Hi! I’m currently constructing a gaussian mixture model, whose component parameter of covariance is sampled from another mixture. To realize this idea, I used two sets of discrete variables for indexing, and used enumeration for inference. The svi works well for inference, and convergence is reached.
However, I run into errors when I’m trying to perform classifiaction:
ValueError: Error while packing tensors at site 'inv_Sigma':
Invalid tensor shape.
Allowed dims: -1
Actual shape: (7, 19)
u dist 19 |
value 7 1 |
log_prob 7 19 |
inv_Sigma dist 7 19 | 2 2
value 19 | 2 2
log_prob 7 19 |
where 7 and 19 are the number of parameter mixture components and sample mixture components respectively.
It seems to me that this shape at dim=-2 of shape 7, is a result of enumeration. However, what I’m trying to do is simply getting a MAP estimation or prediction.
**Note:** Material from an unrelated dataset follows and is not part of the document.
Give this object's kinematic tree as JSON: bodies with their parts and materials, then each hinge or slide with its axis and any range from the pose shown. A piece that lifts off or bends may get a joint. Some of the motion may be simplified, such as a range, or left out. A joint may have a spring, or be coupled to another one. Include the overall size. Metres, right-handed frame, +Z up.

So I was wondering: what’s wrong with my classification function?
guide_trace = poutine.trace(global_guide).get_trace(data) # record the globals
trained_model = poutine.replay(model, trace=guide_trace) # replay the globals
def classifier(data, temperature=0): #random assignment if temperature=1
inferred_model = infer_discrete(trained_model, temperature=temperature,
first_available_dim=-2)
trace = poutine.trace(inferred_model).get_trace(data) #error raised here
return trace.nodes["z"]["value"]
Here is my model, if it provides any information:
# DPMM Model in pyro
T_comp = 7
T_mix = 19
alpha_0 = 0.1
gamma_0 = 0.1
def mix_weights(beta):
beta1m_cumprod = (1 - beta).cumprod(-1)
return F.pad(beta, (0, 1), value=1) * F.pad(beta1m_cumprod, (1, 0), value=1)
@config_enumerate
def refresh(data=None):
alpha = pyro.param("alpha", torch.tensor([alpha_0]))
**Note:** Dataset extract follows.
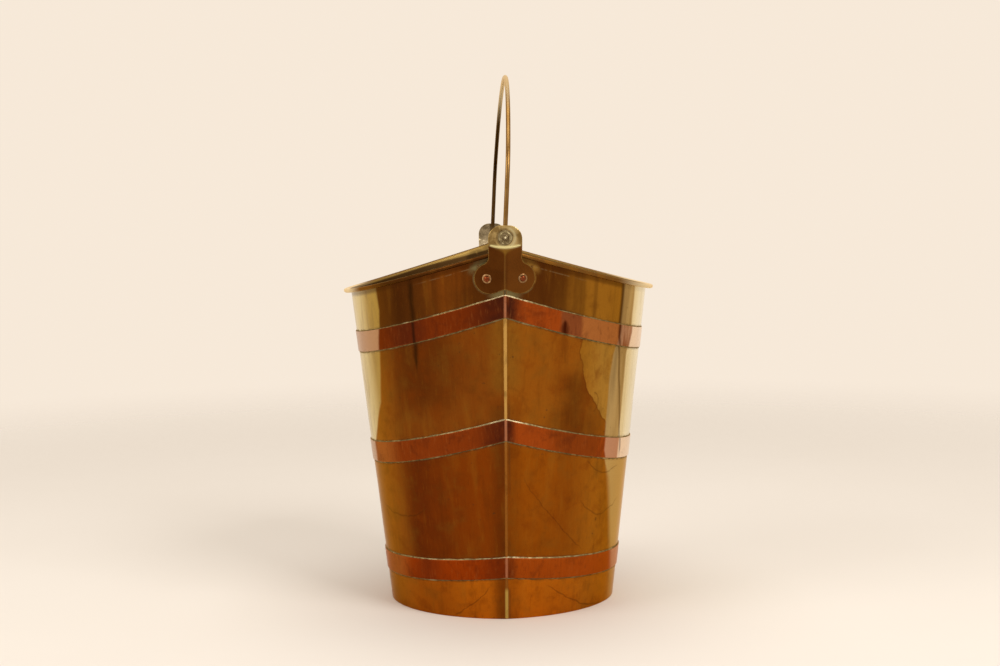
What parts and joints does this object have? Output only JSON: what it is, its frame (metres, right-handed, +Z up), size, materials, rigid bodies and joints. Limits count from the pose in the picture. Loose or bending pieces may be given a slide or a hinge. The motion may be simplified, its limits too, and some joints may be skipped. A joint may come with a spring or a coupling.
{
  "type": "peat bucket",
  "caption": "Boat-shaped sheet brass peat bucket with copper bands, a wired lip, riveted ears and a swinging rod bail, pointed at both ends.",
  "frame": {"origin": "on the floor, under the middle of the foot", "axes": "+Z up, X across the bucket, Y from ridge to ridge with the front ridge at -Y"},
  "size_m": [0.3258, 0.3724, 0.5487],
  "materials": {
    "sheet_brass": "polished sheet brass, aged to a warm amber, with fine scratches and stains",
    "bottom_brass": "dull sheet brass with dust and solder marks",
    "band_copper": "polished copper strip with a red tarnish and dark lines of dirt at its edges",
    "ear_brass": "dark aged brass, rubbed bright on its edges and bend",
    "rivet_copper": "hammered copper, worn on the crown",
    "rod_brass": "drawn brass rod, handled smooth",
    "washer_brass": "grey tarnished brass with turned rings",
    "iron_wire": "plain iron wire, closed in by the lip"
  },
  "bodies": {
    "bucket": {"body_left": "sheet_brass", "body_right": "sheet_brass", "bottom_plate": "bottom_brass", "rim_wire": "iron_wire", "top_band_left": "band_copper", "top_band_right": "band_copper", "middle_band_left": "band_copper", "middle_band_right": "band_copper", "bottom_band_left": "band_copper", "bottom_band_right": "band_copper", "front_ear": "ear_brass", "back_ear": "ear_brass", "front_ear_rivets": "rivet_copper", "back_ear_rivets": "rivet_copper"},
    "bail": {"bail": "rod_brass", "front_bail_washer": "washer_brass", "back_bail_washer": "washer_brass"}
  },
  "joints": [
    {"name": "bail_swing", "type": "hinge", "parent": "bucket", "child": "bail", "pos_m": [0, 0, 0.3827], "axis": [0, 1, 0], "range_deg": [-111, 104.8]}
  ]
}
gamma = pyro.param("gamma", torch.tensor([gamma_0]))
var = pyro.param("var", lambda:Chi2(torch.ones(d)).to_event(1).sample([T_mix]), constraint=constraints.positive)
with pyro.plate("component_sticks", T_comp-1):
beta_comp = pyro.sample("beta_comp", Beta(1, gamma))
with pyro.plate("component", T_comp):
# component of prior for covariance
nu = pyro.sample("nu", Uniform(d+2, 2*d+2))
theta = pyro.sample("theta", Chi2(df=torch.ones(d)*(d+1)).to_event(1))
omega = pyro.sample('omega', LKJCholesky(d, concentration=1))
Omega = torch.bmm(theta.sqrt().diag_embed(), omega)
with pyro.plate("mixture_sticks", T_mix-1):
beta_mix = pyro.sample("beta_mix", Beta(1, alpha))
with pyro.plate("mixture", T_mix):
u = pyro.sample("u", Categorical(mix_weights(beta_comp)), infer={'enumerate': 'parallel'})
inv_Sigma = pyro.sample("inv_Sigma", Wishart(df=nu[u], scale_tril=Omega[u]))
mu = pyro.sample("mu", MultivariateNormal(torch.zeros(d), scale_tril=torch.bmm(var.sqrt().diag_embed(), torch.eye(d).repeat(T_mix,1,1))))
with pyro.plate("data", N):
z = pyro.sample("z", Categorical(mix_weights(beta_mix)), infer={'enumerate': 'parallel'})
pyro.sample("obs", MultivariateNormal(mu[z], precision_matrix=inv_Sigma[z]), obs=data)